Role of FAA within Urban Air Mobility (UAM)
The Urban Air Mobility (UAM) vehicles that are being designed and developed will need to be certified and approved by the FAA to operate within the US. The vehicles' enabling technology and communications systems will also need to be certified by the FAA.
Although many operations can be done under Part 107 (FAA regulation for SMALL UNMANNED AIRCRAFT SYSTEMS), especially now that operations over people and at night are allowed, below is a list of advanced operations which need further approval for UAS operations.
Operational Approvals for Emergency Situations
Dispensing Chemicals and Agricultural Products (Part 137: FAA Regulation for agricultural operations)
Package Delivery by Drone
Upper Class E Traffic Management
Urban Air Mobility and Advanced Air Mobility
Section 44807 Exemptions (including drones over 55 pounds): this is a specific exemption process for UAS.
Some FAA partnerships and programs are listed below:
B4UFLY Mobile Application
Drone Advisory Committee
FAA UAS Data Exchange
Partnership for Safety Plan (PSP) Program
UTM Pilot Program
The FAA will need to specify the airspace restrictions, shaping the requirements and operations of aerial vehicles within different cities and altitudes.

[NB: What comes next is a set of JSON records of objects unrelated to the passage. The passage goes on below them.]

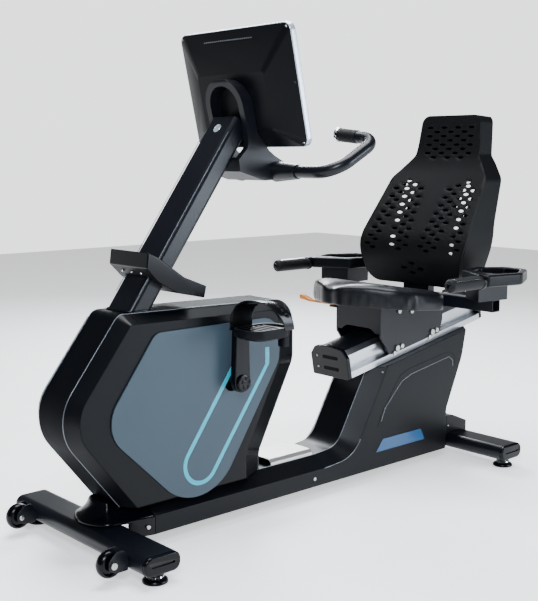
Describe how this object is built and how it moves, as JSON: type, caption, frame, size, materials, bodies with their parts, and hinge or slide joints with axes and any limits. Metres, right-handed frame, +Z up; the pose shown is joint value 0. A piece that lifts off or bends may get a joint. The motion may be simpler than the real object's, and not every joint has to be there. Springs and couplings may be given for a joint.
{
  "type": "recumbent exercise bike",
  "caption": "Recumbent exercise bike: enclosed flywheel drive with pedals, leaning console mast with handlebar, and a seat with back and armrests that slides on an inclined rail.",
  "frame": {"origin": "on the floor under the middle of the overall length and width", "axes": "+X towards the rider's back, +Y to the rider's right, +Z up"},
  "size_m": [1.5586, 0.78, 1.2712],
  "materials": {
    "frame_paint": "satin powder coat, charcoal navy",
    "cover_plastic": "satin moulded, black",
    "panel_plastic": "satin moulded, slate blue",
    "strip_plastic": "translucent light pipe, cyan",
    "lens_plastic": "smoked blue lens",
    "bright_sheet": "satin anodised",
    "rail_metal": "satin extruded",
    "rail_skin": "satin black strip",
    "zinc_steel": "zinc plated",
    "bare_steel": "turned",
    "flywheel_iron": "machined",
    "black_rubber": "matt",
    "wheel_rubber": "matt",
    "seat_leather": "glossy black leatherette",
    "back_plastic": "fine texture, black",
    "board_wood": "plywood",
    "trim_silver": "silver lacquer",
    "screen_panel": "dark screen",
    "gloss_black": "gloss black",
    "lever_orange": "amber orange"
  },
  "bodies": {
    "base": {"front_stabilizer": "frame_paint", "rear_stabilizer": "frame_paint", "stabilizer_end_caps": "gloss_black", "main_frame": "frame_paint", "crank_bearings": "bare_steel", "drive_belt": "black_rubber", "shroud_right_shell": "cover_plastic", "shroud_left_shell": "cover_plastic", "shroud_center_band": "cover_plastic", "right_side_cover": "cover_plastic", "left_side_cover": "cover_plastic", "center_cover": "cover_plastic", "step_plate": "bright_sheet", "front_foot_cover": "gloss_black", "rear_foot_cover": "gloss_black", "side_panels": "panel_plastic", "light_strips": "strip_plastic", "side_lenses": "lens_plastic", "mast": "frame_paint", "accessory_tray": "cover_plastic", "console_yoke": "cover_plastic", "handlebar": "frame_paint", "handlebar_sleeves": "black_rubber", "console_bezel": "trim_silver", "console_screen": "screen_panel", "console_back_shell": "cover_plastic", "seat_rail": "rail_metal", "rail_top_cover": "rail_skin", "rail_end_caps": "gloss_black", "fasteners": "zinc_steel"},
    "crank": {"crank_axle": "bare_steel", "crank_arms": "frame_paint", "drive_pulley": "cover_plastic", "pedal_spindles": "bare_steel"},
    "left_pedal_body": {"left_pedal": "cover_plastic", "left_pedal_strap": "black_rubber"},
    "right_pedal_body": {"right_pedal": "cover_plastic", "right_pedal_strap": "black_rubber"},
    "flywheel_body": {"flywheel": "flywheel_iron", "small_pulley": "bare_steel"},
    "seat": {"seat_carriage": "frame_paint", "carriage_bolts": "zinc_steel", "seat_board": "board_wood", "seat_cushion": "seat_leather", "backrest_panel": "back_plastic", "backrest_frame": "back_plastic", "armrest_frame": "frame_paint", "armrest_trays": "cover_plastic", "seat_grips": "black_rubber", "pulse_contacts": "bare_steel"},
    "front_roller_pair": {"front_rollers": "back_plastic"},
    "rear_roller_pair": {"rear_rollers": "back_plastic"},
    "lever": {"adjust_lever": "lever_orange"},
    "shoe": {"brake_shoe": "black_rubber"},
    "wheel_left": {"transport_wheel_left": "wheel_rubber"},
    "wheel_right": {"transport_wheel_right": "wheel_rubber"},
    "foot_front_left": {"front_foot_left": "black_rubber"},
    "foot_front_right": {"front_foot_right": "black_rubber"},
    "foot_rear_left": {"rear_foot_left": "black_rubber"},
    "foot_rear_right": {"rear_foot_right": "black_rubber"}
  },
  "joints": [
    {"name": "flywheel_spin", "type": "hinge", "parent": "base", "child": "flywheel_body", "pos_m": [-0.44533, 0, 0.25], "axis": [0, 1, 0], "continuous": true},
    {"name": "crank_spin", "type": "hinge", "parent": "base", "child": "crank", "pos_m": [-0.29633, 0, 0.382], "axis": [0, 1, 0], "continuous": true},
    {"name": "left_pedal_spin", "type": "hinge", "parent": "crank", "child": "left_pedal_body", "pos_m": [-0.29633, -0.199, 0.518], "axis": [0, 1, 0], "continuous": true},
    {"name": "right_pedal_spin", "type": "hinge", "parent": "crank", "child": "right_pedal_body", "pos_m": [-0.29633, 0.199, 0.246], "axis": [0, 1, 0], "continuous": true},
    {"name": "seat_slide", "type": "slide", "parent": "base", "child": "seat", "axis": [0.9833, 0, 0.1822], "range_m": [-0.1, 0.19]},
    {"name": "front_roller_spin", "type": "hinge", "parent": "seat", "child": "front_roller_pair", "pos_m": [0.34267, 0, 0.38434], "axis": [0, 1, 0], "continuous": true},
    {"name": "rear_roller_spin", "type": "hinge", "parent": "seat", "child": "rear_roller_pair", "pos_m": [0.50367, 0, 0.41418], "axis": [0, 1, 0], "continuous": true},
    {"name": "adjust_lever_turn", "type": "hinge", "parent": "seat", "child": "lever", "pos_m": [0.27667, 0.104, 0.506], "axis": [0, 0, -1], "range_deg": [0, 20], "stiffness_Nm_per_rad": 0.5},
    {"name": "brake_shoe_lift", "type": "slide", "parent": "seat", "child": "shoe", "axis": [-0.1822, 0, 0.9833], "range_m": [0, 0.01]},
    {"name": "left_wheel_spin", "type": "hinge", "parent": "base", "child": "wheel_left", "pos_m": [-0.74733, -0.206, 0.05], "axis": [0, 1, 0], "continuous": true},
    {"name": "right_wheel_spin", "type": "hinge", "parent": "base", "child": "wheel_right", "pos_m": [-0.74733, 0.206, 0.05], "axis": [0, 1, 0], "continuous": true},
    {"name": "front_left_foot_level", "type": "slide", "parent": "base", "child": "foot_front_left", "axis": [0, 0, -1], "range_m": [0, 0.012]},
    {"name": "front_right_foot_level", "type": "slide", "parent": "base", "child": "foot_front_right", "axis": [0, 0, -1], "range_m": [0, 0.012]},
    {"name": "rear_left_foot_level", "type": "slide", "parent": "base", "child": "foot_rear_left", "axis": [0, 0, -1], "range_m": [0, 0.012]},
    {"name": "rear_right_foot_level", "type": "slide", "parent": "base", "child": "foot_rear_right", "axis": [0, 0, -1], "range_m": [0, 0.012]}
  ],
  "couplings": [
    {"joint": "crank_spin", "follows": "flywheel_spin", "ratio": 0.20833},
    {"joint": "front_roller_spin", "follows": "seat_slide", "rad_per_m": 56.18},
    {"joint": "rear_roller_spin", "follows": "seat_slide", "rad_per_m": 56.18},
    {"joint": "brake_shoe_lift", "follows": "adjust_lever_turn", "m_per_rad": 0.028648}
  ]
}
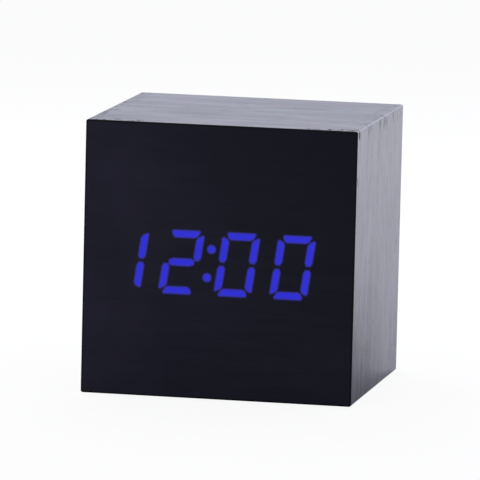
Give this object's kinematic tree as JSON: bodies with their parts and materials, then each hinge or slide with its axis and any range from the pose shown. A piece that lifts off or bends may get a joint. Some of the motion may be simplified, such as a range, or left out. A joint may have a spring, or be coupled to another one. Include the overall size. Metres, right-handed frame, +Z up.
{
  "type": "digital alarm clock",
  "caption": "Cube-shaped veneered wooden alarm clock with a glowing seven-segment time display, rear keys, battery bay with hinged door and power socket.",
  "frame": {"origin": "middle of the clock's footprint, on the surface it stands on, halfway between the display face and the rear edge of the case", "axes": "+Z up, +Y from the display face towards the rear, +X to the right seen from the front"},
  "size_m": [0.062, 0.057, 0.062],
  "materials": {
    "case_veneer": "satin black-stained veneer with fine straight grain",
    "face_veneer": "very dark stained veneer, low sheen",
    "fibreboard": "raw fibreboard painted black at its edges",
    "corner_wood": "plain sawn softwood",
    "lit_blue": "glowing blue",
    "clear_resin": "milky cast resin",
    "black_plastic": "fine moulded texture",
    "key_plastic": "smooth satin",
    "plunger_plastic": "smooth",
    "switch_plastic": "smooth",
    "green_board": "glass board with solder mask",
    "chip_plastic": "moulded epoxy",
    "diode": "small cast diode",
    "header_plastic": "natural nylon",
    "tinned_metal": "tinned",
    "capacitor_sleeve": "dark printed sleeve left plain",
    "plated_steel": "nickel plated",
    "screw_steel": "dark zinc",
    "cell_jacket": "plain printed film jacket",
    "red_wire": "insulated lead",
    "black_wire": "insulated lead",
    "ribbon": "flat ribbon lead"
  },
  "bodies": {
    "root": {"top_veneer": "case_veneer", "bottom_veneer": "case_veneer", "left_veneer": "case_veneer", "right_veneer": "case_veneer", "front_veneer": "face_veneer", "top_board": "fibreboard", "bottom_board": "fibreboard", "left_board": "fibreboard", "right_board": "fibreboard", "front_board": "fibreboard", "corner_blocks": "corner_wood", "lit_hour_tens": "lit_blue", "lit_hour_units": "lit_blue", "lit_colon": "lit_blue", "lit_minute_tens": "lit_blue", "lit_minute_units": "lit_blue", "segment_light_pipes": "clear_resin", "display_housing": "black_plastic", "rear_cover": "black_plastic", "power_socket": "black_plastic", "buzzer": "black_plastic", "switch_bodies": "switch_plastic", "main_board": "green_board", "key_board": "green_board", "display_base": "green_board", "clock_chip": "chip_plastic", "digit_drivers": "chip_plastic", "segment_resistors": "chip_plastic", "segment_diodes": "diode", "board_headers": "header_plastic", "board_spacers": "header_plastic", "display_pins": "tinned_metal", "clock_chip_legs": "tinned_metal", "crystal": "tinned_metal", "capacitor": "capacitor_sleeve", "positive_contact": "plated_steel", "lower_link_contact": "plated_steel", "upper_link_contact": "plated_steel", "negative_contact": "plated_steel", "power_socket_pin": "plated_steel", "board_screws": "screw_steel", "key_board_screws": "screw_steel", "rear_cover_screws": "screw_steel", "battery_1": "cell_jacket", "battery_2": "cell_jacket", "battery_3": "cell_jacket", "red_battery_lead": "red_wire", "black_battery_lead": "black_wire", "key_ribbon": "ribbon"},
    "battery_door": {"battery_door": "black_plastic"},
    "set_key": {"set_button": "key_plastic", "set_switch_plunger": "plunger_plastic"},
    "up_key": {"up_button": "key_plastic", "up_switch_plunger": "plunger_plastic"},
    "down_key": {"down_button": "key_plastic", "down_switch_plunger": "plunger_plastic"}
  },
  "joints": [
    {"name": "battery_door_hinge", "type": "hinge", "parent": "root", "child": "battery_door", "pos_m": [0, 0.0261, 0.0106], "axis": [-1, 0, 0], "range_deg": [0, 90]},
    {"name": "set_key_press", "type": "slide", "parent": "root", "child": "set_key", "axis": [0, -1, 0], "range_m": [0, 0.00035], "stiffness_N_per_m": 5700},
    {"name": "up_key_press", "type": "slide", "parent": "root", "child": "up_key", "axis": [0, -1, 0], "range_m": [0, 0.00035], "stiffness_N_per_m": 5700},
    {"name": "down_key_press", "type": "slide", "parent": "root", "child": "down_key", "axis": [0, -1, 0], "range_m": [0, 0.00035], "stiffness_N_per_m": 5700}
  ]
}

Separation distances between UAM aerial vehicles in both horizontal and vertical directions will have to be indicated to maintain safe flights.
The FAA is currently identifying the infrastructure design requirement for the aerial vehicles, with the aim to develop vertiport standards for the upcoming years. FAA has shared its UAM Concept of Operations (ConOPs) recently and is continuously collaborating with the National Aeronautics and Space Administration (NASA) for their AAM National Campaign.